Even with this guiding structure of a proposed self-discovery journey for Rigo Pex, The Mystery of the Pink Flamingo can never escape a feeling of scattershot assemblage. From its thin justification of a premise for the sake of its investigation to the arbitrary feeling that hangs over all its chosen interview subjects, the film feels like a product of free association rather than an actual investigation.
When the film’s insight on its subject is on point and fascinating is usually when the discussion is centered around the flamingo’s value as kitsch and its aesthetic legacy in relation to camp and “bad taste.” This could be due to these interviews with proclaimed practitioners of kitsch, such as Waters, Willis, Eduardo Casanova and the flamboyant “Pink Lady,” being far and above the most entertaining sit-downs the film has to offer, but mostly this is where the film feels like it has a detectable direction and thesis. When it is freely revolving around “the idea” of the flamingo, the film can find itself on a tangent with no discernable direction.
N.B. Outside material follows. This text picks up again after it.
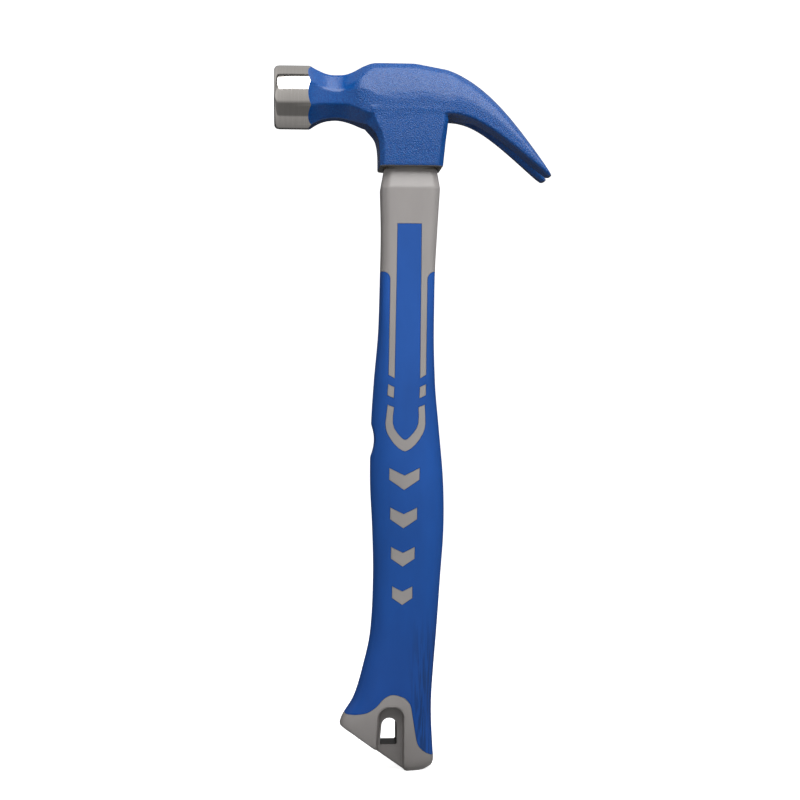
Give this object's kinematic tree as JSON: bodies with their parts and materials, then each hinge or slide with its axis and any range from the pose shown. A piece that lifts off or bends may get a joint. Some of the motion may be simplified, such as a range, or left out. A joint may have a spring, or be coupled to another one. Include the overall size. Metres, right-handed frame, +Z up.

Speaking of, Gandia proves himself a fan of visual tangents, not to mention his film is frequently interrupted with his own garish flourishes, accented by the cinematography of Guillermo Polo. These bizarre sequences, which could include the likes Rigo swimming naked in a pink pool or being chased by hundreds of people with flamingo pool toys, pop off the screen with gaudy luster.
While visually striking, they never feel organic and instead feel as if the filmmakers are working to push the film’s focus even further away from its stated focus. Much like the bird it directly focuses on, the aesthetics of The Mystery of the Pink Flamingo feel flashy but ultimately (as the film proves) aren’t as ideologically full of depth as you first assumed.
Gandia’s film is certainly an oddity, a uniquely structured documentary with a commitment to its wayward exploration of its topic that can indeed wow you with its visuals and carry you through its amorphous investigation. Yet this unstructured approach is more to its detriment, as the film always feels like it is chasing an ever-elusive direction or purpose.